**Task instructions:** Using the records below, count the lines with "code" in them. Give the number only.

**Extracted records:**

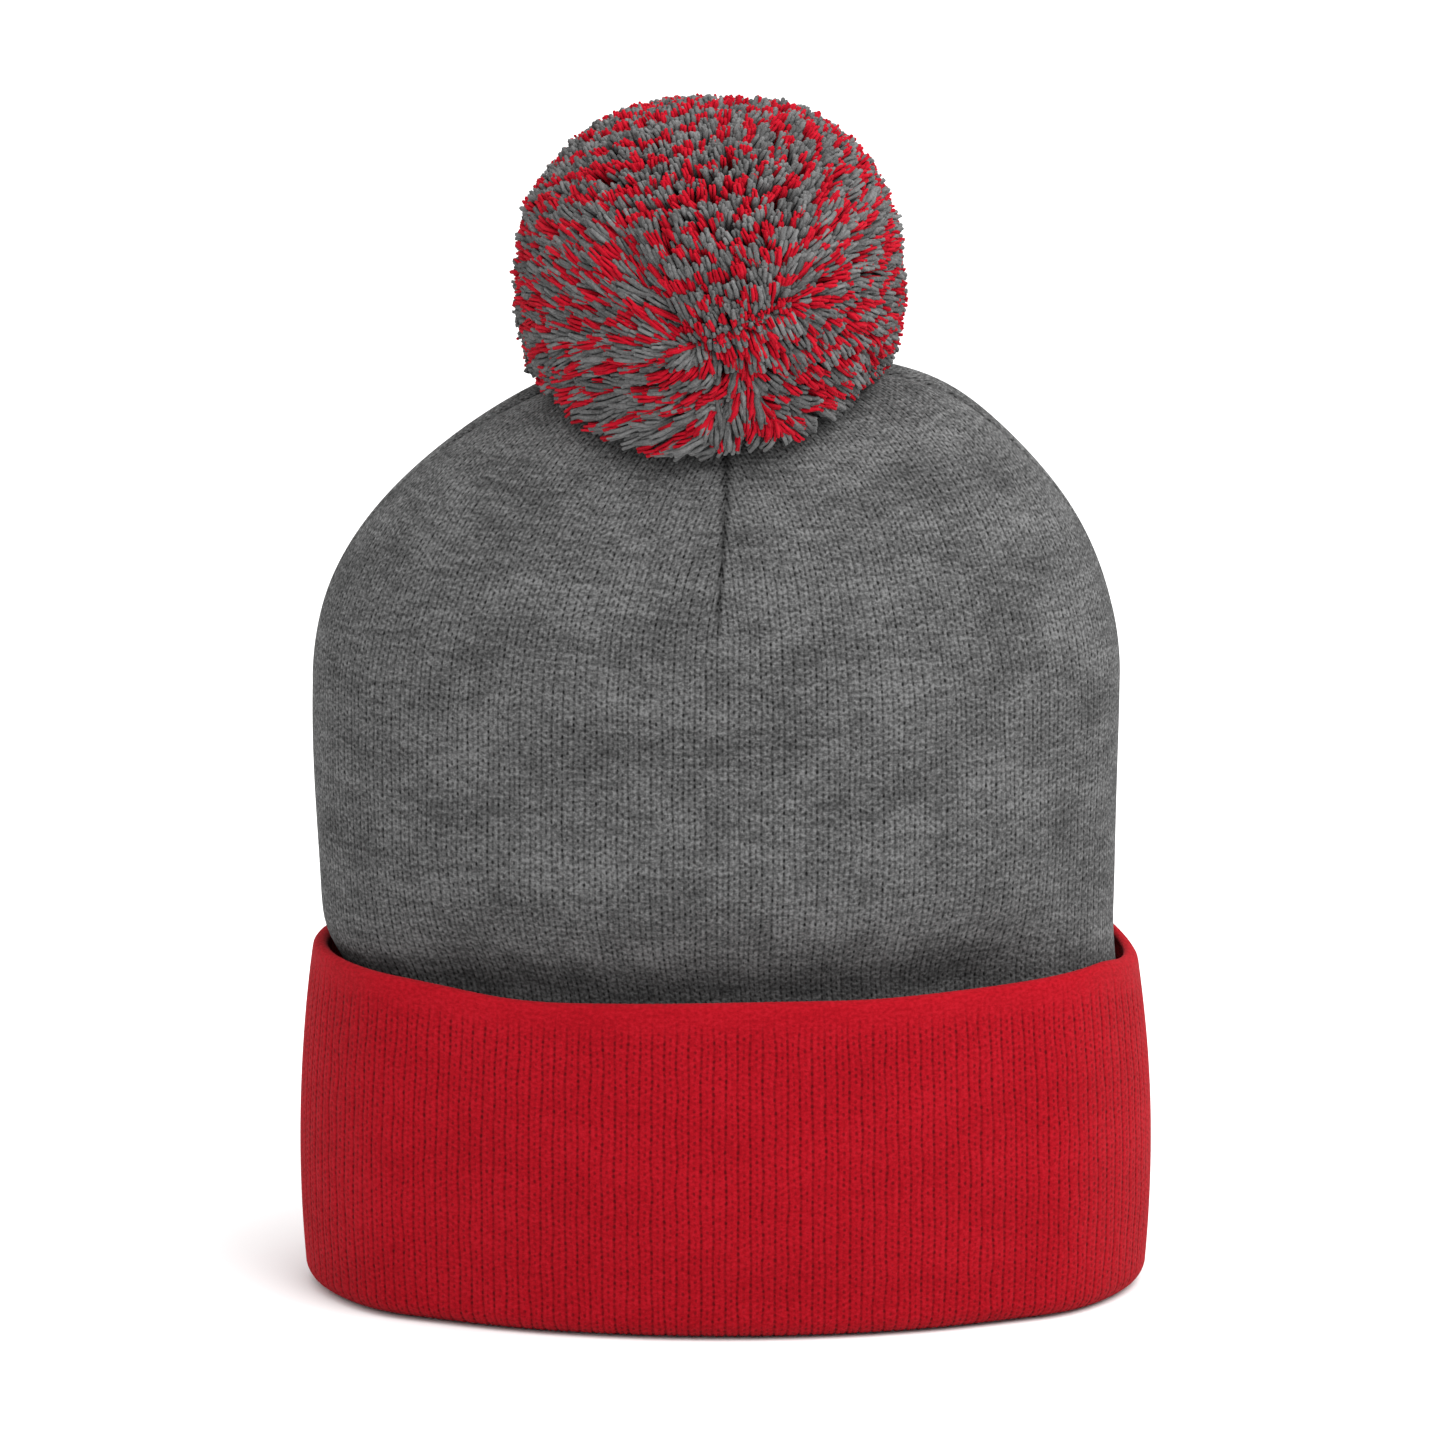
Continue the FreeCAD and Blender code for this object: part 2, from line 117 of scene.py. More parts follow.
def welded(points, faces, stitch):
    """Join points that lie in one place and drop the faces that close up to nothing."""
    keys = np.round(points / 1e-7).astype(np.int64)
    _, first, where = np.unique(keys, axis=0, return_index=True, return_inverse=True)
    where = where.ravel()
    kept_faces = []
    kept_stitch = []
    for face, corners in zip(faces, stitch):
        ring = []
        places = []
        for point, corner in zip(face, corners):
            number = int(where[point])
            if number not in ring:
                ring.append(number)
                places.append(corner)
        if len(ring) >= 3:
            kept_faces.append(tuple(ring))
            kept_stitch.extend(places)
    return points[first], kept_faces, kept_stitch, first


def waves(seed, count, low, high, far):
    """A smooth uneven field made of seeded sine waves, as a function of (around, up).

    around runs from 0 to 1 once round the hat, so the field closes on itself, and up is
    in metres. low and high bound the waves' number round the hat, and far is the longest
    wave upwards.
    """
    source = np.random.default_rng(seed)
    turns = source.integers(low, high, count)
    rises = source.uniform(-1.0, 1.0, count) * 4.0 / far
    phases = source.uniform(0.0, 2 * math.pi, count)
    sizes = source.uniform(0.5, 1.0, count)

    def field(around, up):
        total = 0.0
        for turn, rise, phase, size in zip(turns, rises, phases, sizes):
            total = total + size * np.sin(2 * math.pi * (turn * around + rise * up) + phase)
        return total / math.sqrt(count)

    return field


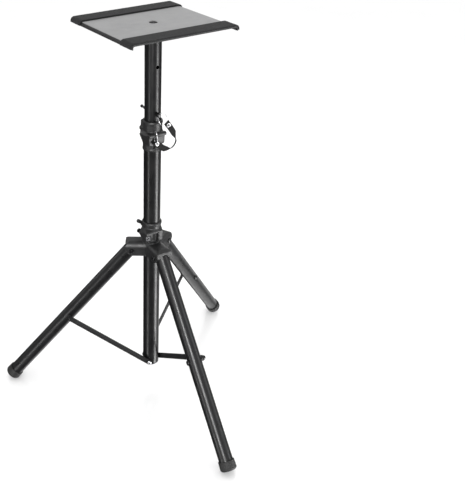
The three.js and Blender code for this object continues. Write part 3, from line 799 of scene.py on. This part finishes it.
def brace_shape():
    """A flat bar with round ends and a shallow rib pressed along its middle."""
    hw, count, across = BRACE_W / 2, 90, 16
    sections = []
    for i in range(count + 1):
        share = i / count
        x = -hw + (brace_length + 2 * hw) * share
        if i < 12:
            x = -hw * math.cos(math.pi / 2 * (i + 0.35) / 12)
        elif i > count - 12:
            x = brace_length + hw * math.cos(math.pi / 2 * (count - i + 0.35) / 12)
        reach = hw
        if x < 0:
            reach = math.sqrt(max(0.01, hw * hw - x * x))
        elif x > brace_length:
            reach = math.sqrt(max(0.01, hw * hw - (x - brace_length) ** 2))
        swell = step(x, 12, 22) * (1 - step(x, brace_length - 22, brace_length - 12))
        ring = []
        for side in (0, 1):
            for j in range(across + 1):
                z = (2 * j / across - 1) * reach * (1 if side else -1)
                rib = 0.85 * swell * (1 - step(abs(z), 1.3, 2.9))
                ring.append((x, BRACE_Y + BRACE_T * side + (rib if side else min(rib, 0.85)), z))
        sections.append(ring)
    return loft(sections)


RIVET = [(0, BRACE_Y), (2.4, BRACE_Y), (2.4, BRACE_Y + 2.8), (4.7, BRACE_Y + 2.8), (4.8, BRACE_Y + 3.1)]
RIVET += [(4.8 * math.cos(a), BRACE_Y + 3.1 + 2.6 * math.sin(a))
          for a in (math.radians(10 * i) for i in range(1, 7))]
RIVET += [(2.1, BRACE_Y + 5.3), (1.7, BRACE_Y + 4.9), (0, BRACE_Y + 4.8)]
for leg, azimuth in LEGS.items():
    line_m, flat_m = leg_line(azimuth), around(azimuth)
    pivot, tie = flat_m @ at(PIVOT_R, 0, PIVOT_Z) @ ALONG_Y, flat_m @ at(tie_x, 0, tie_z) @ ALONG_Y
    on_leg, on_brace = f"{leg}_leg", f"{leg}_brace_body"
    piece(block(f"{leg}_tube", tube(LEG["ri"], LEG["r"], -LEG["above"], LEG["rim"] + 5.8), line_m),
          on_leg, "leg_paint", f"{leg}_leg_tube")
    piece(block(f"{leg}_rubber_foot", foot_shape(), line_m), on_leg, "foot_rubber", f"{leg}_foot")
    piece(block(f"{leg}_hinge_bolt", bolt(-HOOD_OUT - GAP, 6, 3.6, 3.0, HOOD_OUT + 5.7), pivot),
          "hub", "fastener_black", f"{leg}_pivot_bolt")
    piece(block(f"{leg}_hinge_nut", nut(HOOD_OUT + GAP, HOOD_OUT + 4.3, 10, 3.3), pivot),
          "hub", "fastener_black", f"{leg}_pivot_nut")
    piece(block(f"{leg}_tie_bolt", bolt(-LEG["r"] - GAP, 5.8, 3.8, 2.9, BRACE_Y + 7.6), tie),
          on_leg, "fastener_black", f"{leg}_brace_bolt")
    piece(block(f"{leg}_tie_nut", nut(BRACE_Y + BRACE_T + GAP, BRACE_Y + BRACE_T + 4, 9, 3.2), tie),
          on_leg, "fastener_black", f"{leg}_brace_nut")
    bar_m = flat_m @ at(TIE_R, 0, TIE_Z) @ Matrix.Rotation(-brace_angle, 4, "Y")
    piece(bevel(block(f"{leg}_bar", brace_shape(), bar_m), 0.35, 2, 50),
          on_brace, "brace_paint", f"{leg}_brace")
    piece(block(f"{leg}_rivet", lathe(RIVET, 40), flat_m @ at(TIE_R, 0, TIE_Z) @ ALONG_Y),
          on_brace, "zinc", f"{leg}_brace_rivet")

# ---- floor, world and studio light ----
floor_material = Nodes("studio_floor")
floor_shader = floor_material.shader.inputs
floor_tones = [(0.3, (0.9, 0.9, 0.9)), (0.7, (0.93, 0.93, 0.93))]
floor_material.link(floor_material.ramp(floor_material.noise(3, 2), floor_tones), floor_shader["Base Color"])
floor_shader["Roughness"].default_value = 0.16
floor_shader["IOR"].default_value = 1.9
floor_shader["Emission Color"].default_value = (1, 1, 1, 1)
floor_shader["Emission Strength"].default_value = 0.14
floor = bpy.data.objects.new("floor", bpy.data.meshes.new("floor"))
floor.data.from_pydata([(-30, -30, 0), (30, -30, 0), (30, 30, 0), (-30, 30, 0)], [], [(0, 1, 2, 3)])
floor.data.materials.append(floor_material.material)
floor.location.z = cad_box[0].z - 0.0004
scene.collection.objects.link(floor)
floor.visible_glossy = floor.visible_shadow = False        # lets the low lamps draw lines on the tubes

world = scene.world or bpy.data.worlds.new("world")
scene.world = world
world.use_nodes = True
sky = world.node_tree
backdrop = sky.nodes["Background"]
height = sky.nodes.new("ShaderNodeSeparateXYZ")
sky.links.new(sky.nodes.new("ShaderNodeTexCoord").outputs["Generated"], height.inputs["Vector"])
fade = sky.nodes.new("ShaderNodeValToRGB")
for element, (place, tone) in zip(fade.color_ramp.elements, ((0.47, 0.03), (0.56, 1.0))):
    element.position, element.color = place, (tone, tone, tone, 1.0)
scaled = sky.nodes.new("ShaderNodeMapRange")
scaled.inputs["From Min"].default_value = -1.0
sky.links.new(height.outputs["Z"], scaled.inputs["Value"])
sky.links.new(scaled.outputs["Result"], fade.inputs["Fac"])
sky.links.new(fade.outputs["Color"], backdrop.inputs["Color"])
backdrop.inputs["Strength"].default_value = 0.9


def lamp(name, azimuth, height, distance, width, tall, power, fills=True):
    """A soft box that faces the stand: azimuth 0 is -Y, 90 is +X.

    One that does not fill only draws highlights on glossy pieces.
    """
    a = math.radians(azimuth)
    data = bpy.data.lights.new(name, "AREA")
    data.shape, data.size, data.size_y, data.energy = "RECTANGLE", width, tall, power
    obj = bpy.data.objects.new(name, data)
    obj.location = (math.sin(a) * distance, -math.cos(a) * distance, height)
    obj.rotation_euler = (Vector((0, 0, 0.45)) - obj.location).to_track_quat("-Z", "Y").to_euler()
    obj.visible_camera = False
    obj.visible_diffuse = fills
    scene.collection.objects.link(obj)


lamp("overhead", 0, 2.6, 0.05, 1.6, 1.6, 12)
lamp("right_low_strip", 33, -0.6, 2.0, 0.75, 2.0, 100)
lamp("left_low_strip", -84, -0.6, 2.0, 0.3, 2.0, 21)
lamp("key_strip", -43, 1.25, 2.0, 0.3, 1.6, 85, False)
lamp("rear_right_low", 116, -1.2, 2.0, 1.5, 1.5, 9, False)
lamp("underneath", 116, -1.9, 0.8, 1.7, 1.7, 17, False)
lamp("right_box", 50, 1.1, 2.0, 0.7, 1.2, 8)
lamp("left_box", -75, 1.1, 2.1, 0.4, 1.2, 5)
lamp("rear_right_box", 128, 1.1, 2.0, 0.5, 1.6, 7)
lamp("rear_left_box", 215, 1.1, 2.2, 0.4, 1.6, 4)
scene.view_settings.view_transform = "Standard"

**Expected answer:** 2